_What is expected_: Copy the data exactly from the line that contains "# The brow is" through the line that contains "imported = [obj", keeping both end lines and leaving out everything else.

_Records for the task_:
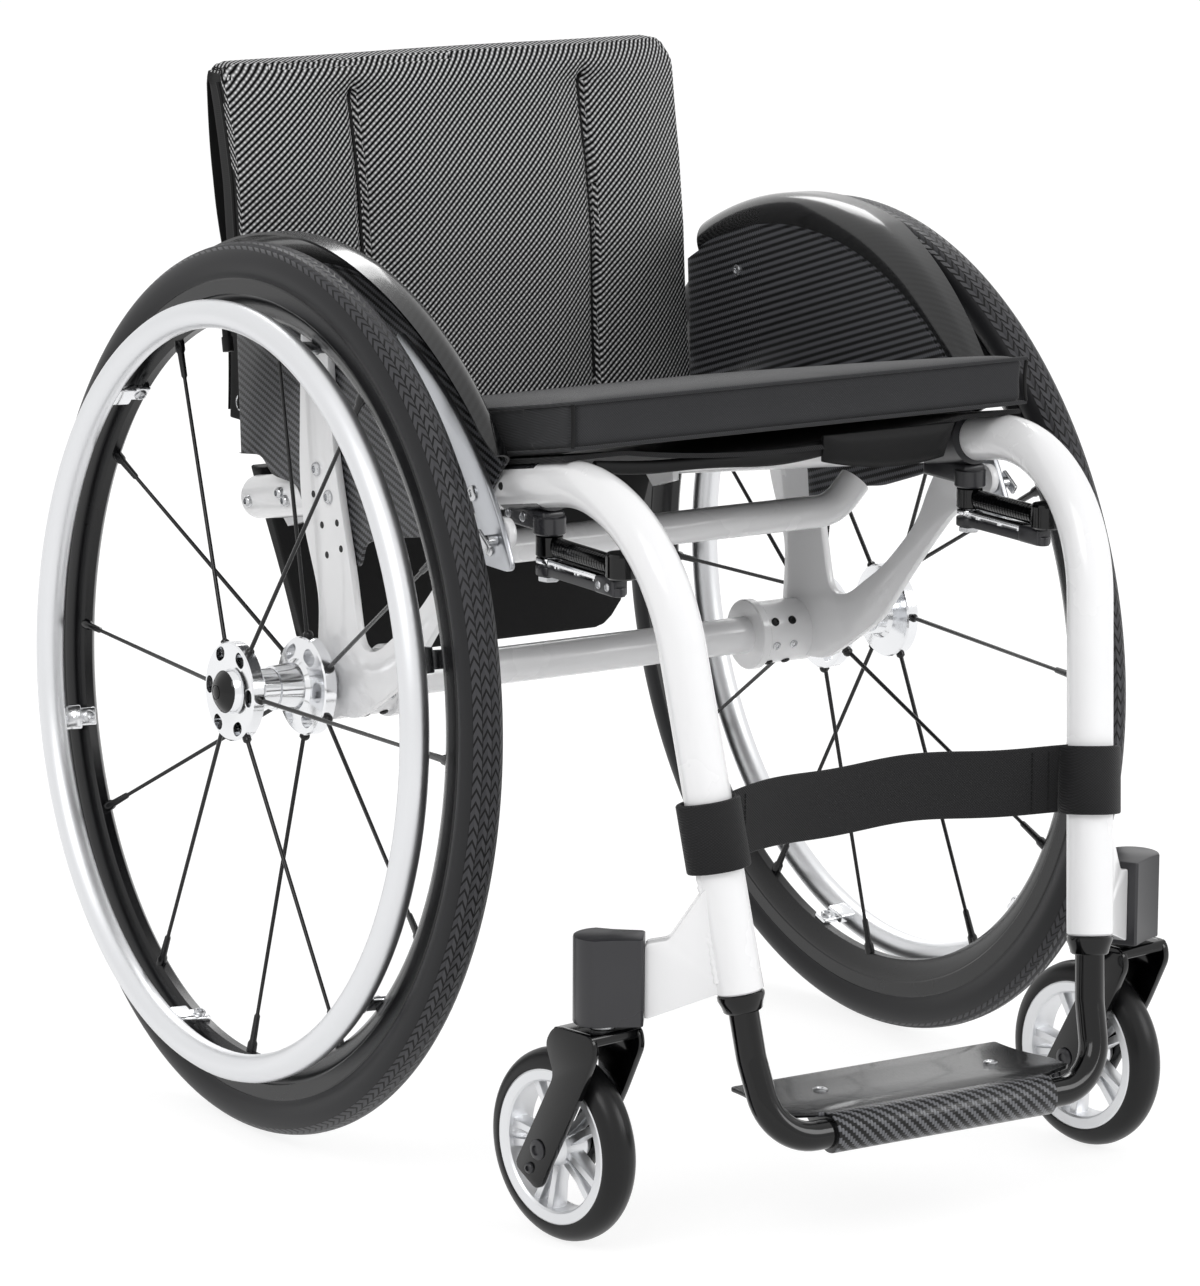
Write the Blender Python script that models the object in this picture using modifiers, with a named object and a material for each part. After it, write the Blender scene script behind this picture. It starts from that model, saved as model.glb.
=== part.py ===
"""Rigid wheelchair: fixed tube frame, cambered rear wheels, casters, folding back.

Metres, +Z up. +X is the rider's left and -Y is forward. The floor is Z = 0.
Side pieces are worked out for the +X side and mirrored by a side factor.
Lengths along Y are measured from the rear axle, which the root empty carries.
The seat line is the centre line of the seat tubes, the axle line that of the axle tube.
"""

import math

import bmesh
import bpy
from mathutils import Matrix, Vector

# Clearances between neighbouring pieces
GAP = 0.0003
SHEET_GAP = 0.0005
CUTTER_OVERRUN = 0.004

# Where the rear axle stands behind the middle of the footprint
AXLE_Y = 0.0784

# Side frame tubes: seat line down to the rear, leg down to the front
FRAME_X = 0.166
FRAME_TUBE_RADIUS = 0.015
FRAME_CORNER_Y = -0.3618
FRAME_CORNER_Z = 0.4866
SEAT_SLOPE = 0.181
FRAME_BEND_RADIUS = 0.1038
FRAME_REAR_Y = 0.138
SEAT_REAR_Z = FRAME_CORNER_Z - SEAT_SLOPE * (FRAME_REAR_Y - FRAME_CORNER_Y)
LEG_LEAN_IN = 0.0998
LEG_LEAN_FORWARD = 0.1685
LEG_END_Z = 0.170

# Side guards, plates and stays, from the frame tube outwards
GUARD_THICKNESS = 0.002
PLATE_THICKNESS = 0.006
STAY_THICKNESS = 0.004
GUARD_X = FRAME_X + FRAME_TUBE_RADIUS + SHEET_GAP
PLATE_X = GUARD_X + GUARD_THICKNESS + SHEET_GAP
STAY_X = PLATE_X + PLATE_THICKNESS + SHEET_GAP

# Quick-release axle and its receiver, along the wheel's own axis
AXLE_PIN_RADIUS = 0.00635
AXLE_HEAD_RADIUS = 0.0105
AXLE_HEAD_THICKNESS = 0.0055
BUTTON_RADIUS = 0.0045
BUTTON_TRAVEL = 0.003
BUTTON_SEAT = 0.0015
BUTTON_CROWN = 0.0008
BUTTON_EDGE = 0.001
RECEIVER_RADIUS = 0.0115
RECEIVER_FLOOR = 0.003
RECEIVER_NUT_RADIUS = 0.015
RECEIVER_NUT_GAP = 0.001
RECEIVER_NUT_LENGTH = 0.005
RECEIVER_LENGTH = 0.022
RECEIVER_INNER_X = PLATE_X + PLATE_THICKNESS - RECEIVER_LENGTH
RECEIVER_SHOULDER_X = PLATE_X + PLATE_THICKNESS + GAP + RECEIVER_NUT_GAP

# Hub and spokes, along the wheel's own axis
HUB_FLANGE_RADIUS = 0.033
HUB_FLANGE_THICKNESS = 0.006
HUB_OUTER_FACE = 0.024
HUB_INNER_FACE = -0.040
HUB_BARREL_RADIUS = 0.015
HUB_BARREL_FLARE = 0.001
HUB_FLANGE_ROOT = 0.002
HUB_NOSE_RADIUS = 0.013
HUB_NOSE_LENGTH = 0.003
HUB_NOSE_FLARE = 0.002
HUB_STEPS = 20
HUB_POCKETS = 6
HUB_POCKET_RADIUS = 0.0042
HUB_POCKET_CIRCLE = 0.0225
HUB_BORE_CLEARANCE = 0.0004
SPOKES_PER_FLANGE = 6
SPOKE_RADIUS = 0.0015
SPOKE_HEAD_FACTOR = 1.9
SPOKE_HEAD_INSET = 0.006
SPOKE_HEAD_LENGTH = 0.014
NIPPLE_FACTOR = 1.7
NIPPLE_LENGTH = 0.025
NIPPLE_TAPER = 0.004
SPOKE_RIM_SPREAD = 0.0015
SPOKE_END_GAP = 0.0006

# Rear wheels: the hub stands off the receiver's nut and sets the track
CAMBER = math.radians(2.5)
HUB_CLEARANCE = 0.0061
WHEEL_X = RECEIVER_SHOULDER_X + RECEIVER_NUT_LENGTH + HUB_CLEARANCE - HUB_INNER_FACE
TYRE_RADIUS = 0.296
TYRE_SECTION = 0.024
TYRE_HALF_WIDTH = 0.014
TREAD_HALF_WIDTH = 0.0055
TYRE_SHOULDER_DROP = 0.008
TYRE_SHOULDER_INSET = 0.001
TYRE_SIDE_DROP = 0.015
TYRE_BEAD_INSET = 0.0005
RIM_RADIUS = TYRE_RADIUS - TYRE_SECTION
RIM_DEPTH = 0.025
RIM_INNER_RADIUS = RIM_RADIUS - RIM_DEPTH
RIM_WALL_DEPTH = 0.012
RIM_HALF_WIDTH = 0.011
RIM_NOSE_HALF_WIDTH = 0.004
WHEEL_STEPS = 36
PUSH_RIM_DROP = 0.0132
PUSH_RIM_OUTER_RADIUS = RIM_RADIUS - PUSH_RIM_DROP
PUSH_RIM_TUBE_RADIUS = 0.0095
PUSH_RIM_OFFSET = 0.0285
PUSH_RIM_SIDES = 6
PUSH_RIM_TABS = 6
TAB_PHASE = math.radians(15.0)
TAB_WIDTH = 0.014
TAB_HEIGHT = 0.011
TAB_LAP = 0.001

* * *

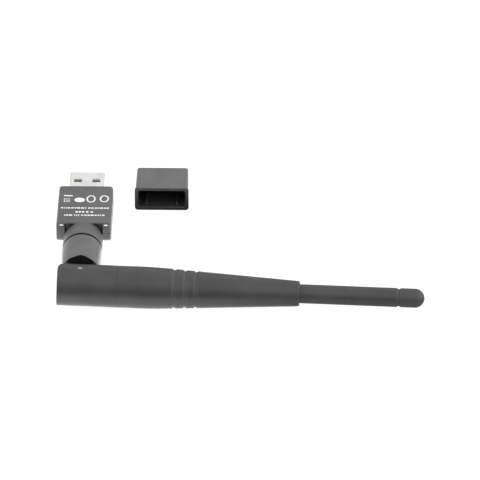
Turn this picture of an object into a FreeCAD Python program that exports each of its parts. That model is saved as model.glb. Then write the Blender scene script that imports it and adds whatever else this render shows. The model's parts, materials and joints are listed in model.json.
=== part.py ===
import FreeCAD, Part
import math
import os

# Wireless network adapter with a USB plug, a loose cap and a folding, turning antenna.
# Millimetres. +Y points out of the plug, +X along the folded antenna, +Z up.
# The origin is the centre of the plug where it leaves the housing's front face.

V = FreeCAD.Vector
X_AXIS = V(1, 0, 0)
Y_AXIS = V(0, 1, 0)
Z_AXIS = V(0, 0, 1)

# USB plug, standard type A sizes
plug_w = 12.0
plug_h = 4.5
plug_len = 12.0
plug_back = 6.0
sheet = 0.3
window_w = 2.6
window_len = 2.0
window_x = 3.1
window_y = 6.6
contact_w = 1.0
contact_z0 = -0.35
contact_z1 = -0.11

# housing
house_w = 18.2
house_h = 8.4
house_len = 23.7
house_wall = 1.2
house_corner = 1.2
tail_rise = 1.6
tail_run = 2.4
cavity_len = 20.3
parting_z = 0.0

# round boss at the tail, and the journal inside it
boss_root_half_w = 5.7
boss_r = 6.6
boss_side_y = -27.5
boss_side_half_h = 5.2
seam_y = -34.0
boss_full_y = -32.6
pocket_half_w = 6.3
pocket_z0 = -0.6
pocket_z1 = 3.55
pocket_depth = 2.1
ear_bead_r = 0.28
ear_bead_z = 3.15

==

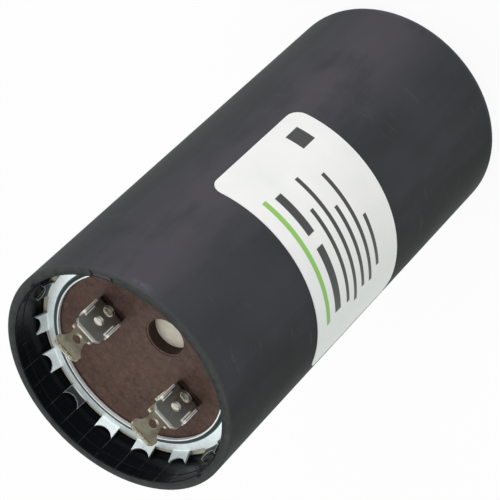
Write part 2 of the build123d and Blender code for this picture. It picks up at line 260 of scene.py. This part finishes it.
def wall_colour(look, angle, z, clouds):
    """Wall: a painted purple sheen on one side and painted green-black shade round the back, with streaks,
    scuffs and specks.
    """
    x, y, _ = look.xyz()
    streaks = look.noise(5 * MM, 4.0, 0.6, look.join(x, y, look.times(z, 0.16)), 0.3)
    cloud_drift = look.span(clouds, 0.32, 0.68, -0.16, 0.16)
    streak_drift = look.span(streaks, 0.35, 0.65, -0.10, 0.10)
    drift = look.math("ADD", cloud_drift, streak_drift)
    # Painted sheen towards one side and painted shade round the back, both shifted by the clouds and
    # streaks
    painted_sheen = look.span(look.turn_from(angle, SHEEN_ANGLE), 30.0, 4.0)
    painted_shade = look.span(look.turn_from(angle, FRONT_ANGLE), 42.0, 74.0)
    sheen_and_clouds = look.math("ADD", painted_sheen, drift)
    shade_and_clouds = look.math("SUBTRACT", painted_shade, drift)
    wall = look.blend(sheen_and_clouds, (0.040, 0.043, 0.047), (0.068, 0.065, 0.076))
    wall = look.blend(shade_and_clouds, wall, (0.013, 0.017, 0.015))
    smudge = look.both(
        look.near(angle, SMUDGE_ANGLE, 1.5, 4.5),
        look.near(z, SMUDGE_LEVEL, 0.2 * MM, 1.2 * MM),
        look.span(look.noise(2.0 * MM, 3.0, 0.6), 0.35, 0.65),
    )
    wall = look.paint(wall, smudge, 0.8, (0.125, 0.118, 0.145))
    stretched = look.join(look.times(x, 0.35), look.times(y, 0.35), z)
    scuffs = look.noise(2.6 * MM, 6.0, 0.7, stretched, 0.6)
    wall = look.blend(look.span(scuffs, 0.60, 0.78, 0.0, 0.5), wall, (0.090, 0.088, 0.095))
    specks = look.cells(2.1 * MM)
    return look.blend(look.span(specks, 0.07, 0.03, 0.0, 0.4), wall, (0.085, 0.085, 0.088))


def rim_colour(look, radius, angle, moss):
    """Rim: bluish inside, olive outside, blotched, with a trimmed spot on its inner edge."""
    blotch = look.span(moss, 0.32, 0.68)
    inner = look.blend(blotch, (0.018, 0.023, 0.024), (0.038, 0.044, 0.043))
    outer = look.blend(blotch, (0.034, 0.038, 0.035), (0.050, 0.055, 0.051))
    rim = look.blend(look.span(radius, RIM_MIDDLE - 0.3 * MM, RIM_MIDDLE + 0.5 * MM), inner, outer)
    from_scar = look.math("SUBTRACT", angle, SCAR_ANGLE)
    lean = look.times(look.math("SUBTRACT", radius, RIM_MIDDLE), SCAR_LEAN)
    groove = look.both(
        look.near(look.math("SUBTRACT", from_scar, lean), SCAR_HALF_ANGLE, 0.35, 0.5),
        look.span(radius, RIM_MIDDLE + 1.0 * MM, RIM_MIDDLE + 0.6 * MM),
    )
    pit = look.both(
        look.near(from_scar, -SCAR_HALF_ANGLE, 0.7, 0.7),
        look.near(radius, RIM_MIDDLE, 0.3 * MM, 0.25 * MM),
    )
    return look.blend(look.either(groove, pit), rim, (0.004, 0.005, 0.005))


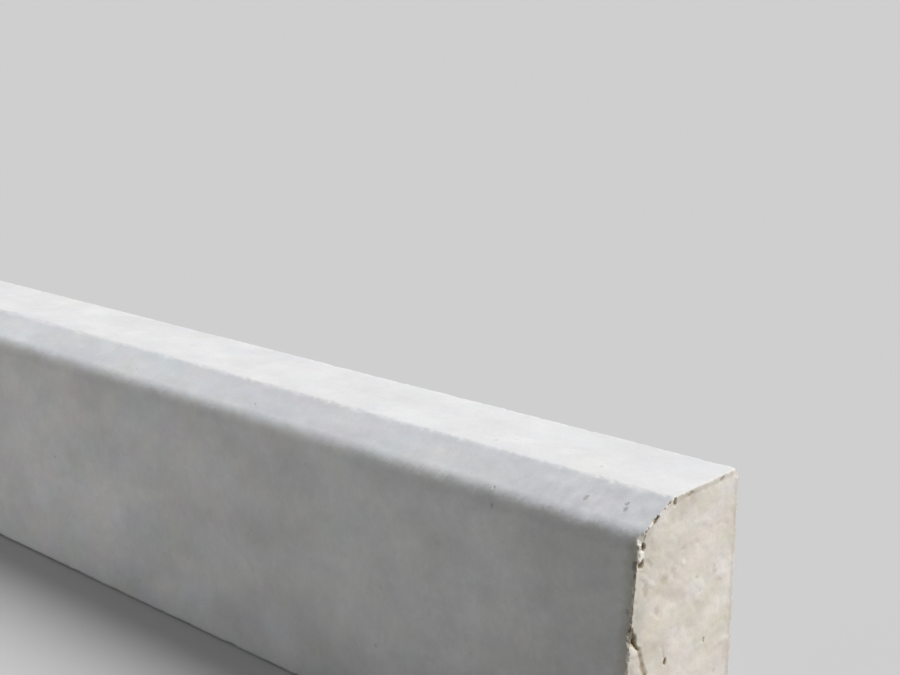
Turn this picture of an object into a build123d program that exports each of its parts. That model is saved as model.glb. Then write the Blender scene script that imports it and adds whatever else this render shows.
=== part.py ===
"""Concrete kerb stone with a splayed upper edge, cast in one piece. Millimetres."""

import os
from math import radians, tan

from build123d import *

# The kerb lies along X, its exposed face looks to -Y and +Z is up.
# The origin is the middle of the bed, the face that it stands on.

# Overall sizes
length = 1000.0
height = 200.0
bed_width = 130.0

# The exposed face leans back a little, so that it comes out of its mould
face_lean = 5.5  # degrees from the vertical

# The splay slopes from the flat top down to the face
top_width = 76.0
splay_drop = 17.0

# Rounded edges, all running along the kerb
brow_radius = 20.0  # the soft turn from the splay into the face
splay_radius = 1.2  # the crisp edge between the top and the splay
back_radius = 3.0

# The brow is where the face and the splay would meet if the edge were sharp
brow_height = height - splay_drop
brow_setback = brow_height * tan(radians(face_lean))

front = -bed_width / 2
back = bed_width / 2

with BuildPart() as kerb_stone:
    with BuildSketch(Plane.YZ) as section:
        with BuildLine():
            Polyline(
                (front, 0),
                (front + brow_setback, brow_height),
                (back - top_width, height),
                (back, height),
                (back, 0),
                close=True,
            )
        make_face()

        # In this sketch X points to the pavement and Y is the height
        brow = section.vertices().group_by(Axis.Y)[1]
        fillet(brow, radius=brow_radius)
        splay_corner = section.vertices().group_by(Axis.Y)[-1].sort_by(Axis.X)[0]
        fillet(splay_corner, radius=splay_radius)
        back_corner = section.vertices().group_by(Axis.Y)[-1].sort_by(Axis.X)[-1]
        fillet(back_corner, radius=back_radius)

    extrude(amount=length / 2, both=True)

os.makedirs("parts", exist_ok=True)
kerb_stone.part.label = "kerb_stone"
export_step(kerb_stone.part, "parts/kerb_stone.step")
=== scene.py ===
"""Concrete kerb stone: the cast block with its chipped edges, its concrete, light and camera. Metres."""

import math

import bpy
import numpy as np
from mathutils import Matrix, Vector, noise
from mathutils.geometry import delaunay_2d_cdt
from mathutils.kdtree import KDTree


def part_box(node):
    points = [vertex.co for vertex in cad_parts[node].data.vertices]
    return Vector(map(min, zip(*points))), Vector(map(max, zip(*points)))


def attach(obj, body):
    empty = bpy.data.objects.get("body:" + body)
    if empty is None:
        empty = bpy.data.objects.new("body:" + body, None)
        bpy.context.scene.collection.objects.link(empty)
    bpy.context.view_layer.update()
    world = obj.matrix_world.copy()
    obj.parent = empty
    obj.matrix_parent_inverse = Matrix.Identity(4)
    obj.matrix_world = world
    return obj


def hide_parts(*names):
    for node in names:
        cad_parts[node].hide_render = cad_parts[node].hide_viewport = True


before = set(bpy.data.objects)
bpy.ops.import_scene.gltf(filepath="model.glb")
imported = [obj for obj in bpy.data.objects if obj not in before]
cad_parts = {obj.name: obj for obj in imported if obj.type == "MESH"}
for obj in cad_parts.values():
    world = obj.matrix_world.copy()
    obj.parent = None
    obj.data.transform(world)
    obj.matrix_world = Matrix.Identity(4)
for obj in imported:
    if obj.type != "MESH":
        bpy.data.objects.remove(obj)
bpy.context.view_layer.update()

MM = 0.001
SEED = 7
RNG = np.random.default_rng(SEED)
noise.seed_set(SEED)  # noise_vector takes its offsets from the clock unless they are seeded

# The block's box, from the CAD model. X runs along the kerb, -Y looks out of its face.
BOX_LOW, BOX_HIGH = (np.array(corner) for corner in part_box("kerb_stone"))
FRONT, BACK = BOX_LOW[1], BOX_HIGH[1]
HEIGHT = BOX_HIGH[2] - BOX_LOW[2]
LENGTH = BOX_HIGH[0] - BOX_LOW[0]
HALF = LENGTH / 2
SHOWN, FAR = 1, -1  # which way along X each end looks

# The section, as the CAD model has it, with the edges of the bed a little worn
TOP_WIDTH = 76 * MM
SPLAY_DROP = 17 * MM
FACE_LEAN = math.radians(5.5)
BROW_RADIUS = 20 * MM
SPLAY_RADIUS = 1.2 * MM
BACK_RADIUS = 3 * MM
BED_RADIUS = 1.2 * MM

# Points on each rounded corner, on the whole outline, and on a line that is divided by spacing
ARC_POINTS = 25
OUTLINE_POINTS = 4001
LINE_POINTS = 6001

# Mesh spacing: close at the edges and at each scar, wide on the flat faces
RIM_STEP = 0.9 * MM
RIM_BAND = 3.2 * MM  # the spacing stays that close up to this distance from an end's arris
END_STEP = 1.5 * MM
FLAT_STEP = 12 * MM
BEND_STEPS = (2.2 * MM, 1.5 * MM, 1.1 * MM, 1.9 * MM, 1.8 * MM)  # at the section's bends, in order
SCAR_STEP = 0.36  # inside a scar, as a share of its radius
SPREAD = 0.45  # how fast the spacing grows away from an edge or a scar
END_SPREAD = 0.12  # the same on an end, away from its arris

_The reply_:
# The brow is where the face and the splay would meet if the edge were sharp
brow_height = height - splay_drop
brow_setback = brow_height * tan(radians(face_lean))

front = -bed_width / 2
back = bed_width / 2

with BuildPart() as kerb_stone:
    with BuildSketch(Plane.YZ) as section:
        with BuildLine():
            Polyline(
                (front, 0),
                (front + brow_setback, brow_height),
                (back - top_width, height),
                (back, height),
                (back, 0),
                close=True,
            )
        make_face()

        # In this sketch X points to the pavement and Y is the height
        brow = section.vertices().group_by(Axis.Y)[1]
        fillet(brow, radius=brow_radius)
        splay_corner = section.vertices().group_by(Axis.Y)[-1].sort_by(Axis.X)[0]
        fillet(splay_corner, radius=splay_radius)
        back_corner = section.vertices().group_by(Axis.Y)[-1].sort_by(Axis.X)[-1]
        fillet(back_corner, radius=back_radius)

    extrude(amount=length / 2, both=True)

os.makedirs("parts", exist_ok=True)
kerb_stone.part.label = "kerb_stone"
export_step(kerb_stone.part, "parts/kerb_stone.step")
=== scene.py ===
"""Concrete kerb stone: the cast block with its chipped edges, its concrete, light and camera. Metres."""

import math

import bpy
import numpy as np
from mathutils import Matrix, Vector, noise
from mathutils.geometry import delaunay_2d_cdt
from mathutils.kdtree import KDTree


def part_box(node):
    points = [vertex.co for vertex in cad_parts[node].data.vertices]
    return Vector(map(min, zip(*points))), Vector(map(max, zip(*points)))


def attach(obj, body):
    empty = bpy.data.objects.get("body:" + body)
    if empty is None:
        empty = bpy.data.objects.new("body:" + body, None)
        bpy.context.scene.collection.objects.link(empty)
    bpy.context.view_layer.update()
    world = obj.matrix_world.copy()
    obj.parent = empty
    obj.matrix_parent_inverse = Matrix.Identity(4)
    obj.matrix_world = world
    return obj


def hide_parts(*names):
    for node in names:
        cad_parts[node].hide_render = cad_parts[node].hide_viewport = True


before = set(bpy.data.objects)
bpy.ops.import_scene.gltf(filepath="model.glb")
imported = [obj for obj in bpy.data.objects if obj not in before]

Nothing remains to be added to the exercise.